The temptation to profit by precarious ventures in the speculative field has led to so many losses that from time to time the states and the nation have declared first one and then another of these acts, which tend to endanger the stability of banks or to injure innocent and confiding persons, criminal.

§ 28. Same: Crimes. These crimes are principally of four classes, viz: over loaning to the extent of reducing the available funds below a certain amount proportionate to capital and resources; misappropriation of money-that is applying it directly or indirectly to some purpose outside legitimate channels; loaning without the required security; and receiving deposits after known insolvency. The common forms of theft, embezzlement, forgery, etc., are not peculiar to the banking business and need not be mentioned here. The reason for great strictness in the law as to this subject is found in two directions-first, the danger to public credit; second, the well known private suffering entailed in every bank failure. The letter of our criminal law in this respect is just and adequate, though in some particulars it might properly be more severe, for in almost every case the banker has reason to know that his illegal act will certainly cause the ruin of some or other of his customers. The administration of this branch of our law is in the main all that can be desired, and is not open to the charge that the rich are immune or are unduly favored.

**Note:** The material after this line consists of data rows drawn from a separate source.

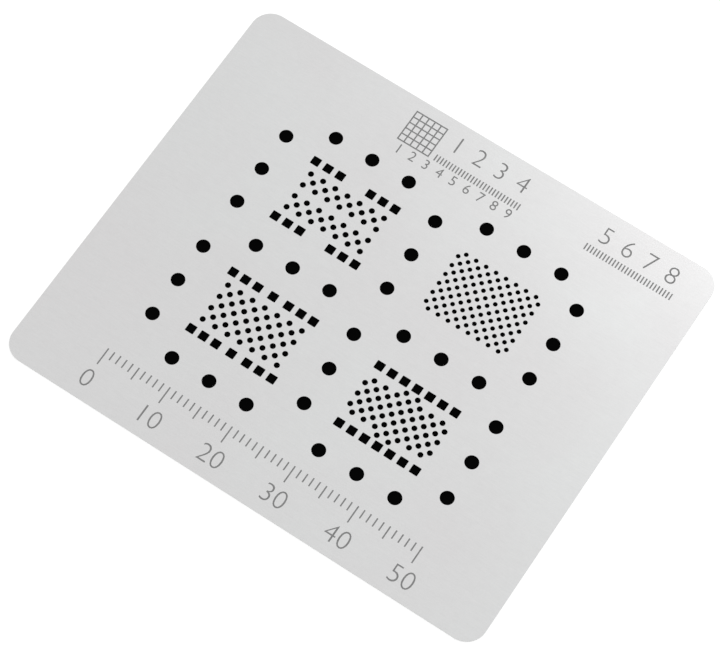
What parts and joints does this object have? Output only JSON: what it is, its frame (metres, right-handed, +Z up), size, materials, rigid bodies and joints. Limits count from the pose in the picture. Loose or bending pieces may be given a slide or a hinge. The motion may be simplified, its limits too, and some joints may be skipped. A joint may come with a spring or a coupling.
{
  "type": "solder paste stencil",
  "caption": "Flat laser-cut steel sheet with staggered round apertures, square land apertures and round vent holes, for laying solder paste on memory packages.",
  "frame": {"origin": "centre of the underside, the face that lies on the package", "axes": "+X along the sheet's long side, in the direction of the rows of square lands; +Y towards the edge above the two fields that have the 52 and the 110 apertures; +Z up out of the top face"},
  "size_m": [0.075, 0.063, 0.0003],
  "materials": {
    "sheet_steel": "satin, fine rolled grain"
  },
  "bodies": {
    "root": {"stencil_sheet": "sheet_steel"}
  },
  "joints": []
}
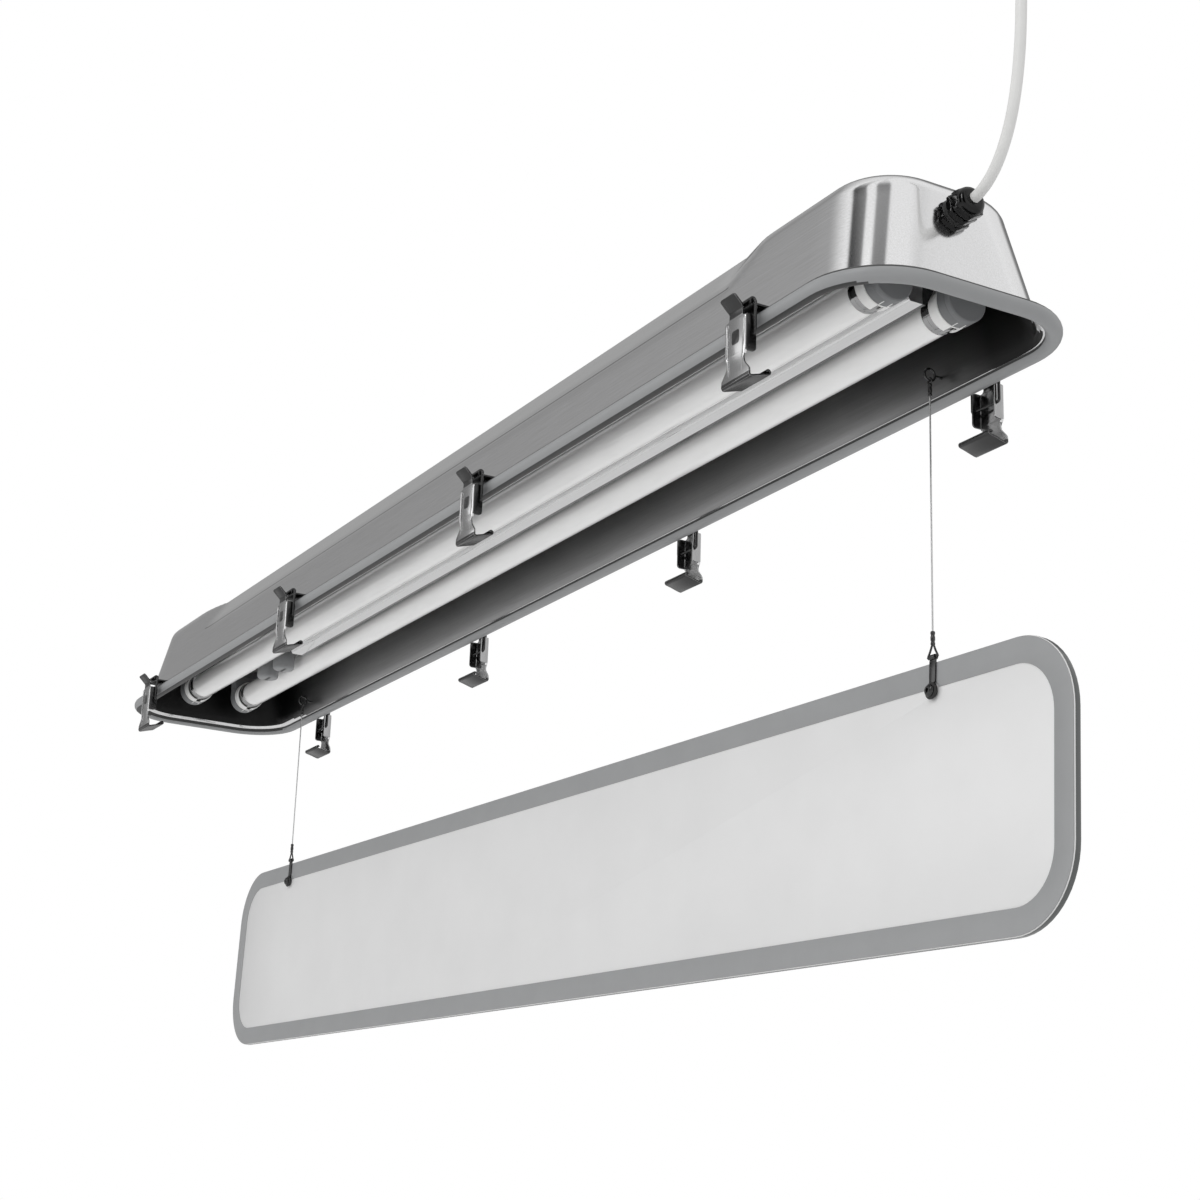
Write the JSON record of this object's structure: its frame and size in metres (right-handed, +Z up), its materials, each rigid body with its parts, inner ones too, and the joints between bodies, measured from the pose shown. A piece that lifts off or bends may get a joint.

§ 29. Bank officers. In the organization of banks, as in other corporations, the control of the affairs and of the business of the corporation is in the hands of a board

of directors. The management of the business is entrusted to another group of officers, but all are under the control of the board of directors. These officers are usually a president, a vice-president, a cashier and his assistant, tellers, and book-keepers. The secretary and the treasurer of the corporation are distinct officers-and their duties may or may not extend to the administration of the banking business conducted by the corporation (1).

§30. Same: The directors. The directors are the general agents of the bank, but in another sense they are more-they occupy a relation closely analogous to trustees, and more and more the courts are insisting that their neglect is not mere negligence but entails liability. They have an obligation to know all which their duties require they should know (2). The directors have the right to define and limit the authority of all the officers, but, of course, third persons are bound only by the usual and seeming authority except where actual knowledge or notice is given them (3).

§ 31. Same: Administrative officers. The general rule applies to all officers and agents. The ordinary officers and employees usually recognized and used in the conduct of the business are held out to the world as having the power to act according to the general usage and practice of banks in the community where the bank is located

(1) See Zane on Banks, sec. 97 to 102; Nat. Bank v. Drake, 29 Kansas 311.

(2) Prescott v. Haughey, 65 Fed. 656.

(3) Spyker v. Spence, 8 Ala. 333; Auten v. U. S. Bank, 174 U. S. 125.

(4). If then the act is an unusual one the party assuming to deal with the bank must look to the actual authority of the agent. In most cases their ordinary powers are questions of law for the courts, while extraordinary power is always a question of fact. Officers are not indulged in the practice of using the credit or property of the bank for their own personal advantage, and where the transaction itself gives notice, or there is actual notice, a third person dealing with an officer acts at his peril (5).

A cashier for example has no authority to sign accommodation paper (6) or to represent the entire genuineness of checks which he certifies. The issuing of the draft of his bank to pay his own debt has been held to be in the usual course of business (7) but the weight of authority is against the decision, holding that the rule, and the better rule, is one of general corporation law, that an act of an officer done in his own interest is prima facie irregular, and puts the third party on inquiry.

(4) Morse on Banks, sec. 98; Lloyd v. West Branch Bank, 15 Pa. St. 172.

(5) Ward v. City Trust Co., 192 N. Y. 61.

(6) West St. Louis Sav. Bank v. Shawnee Co. Bk., 95 U. S. 557. (7) Ward v. City Trust Co., Note 5, above.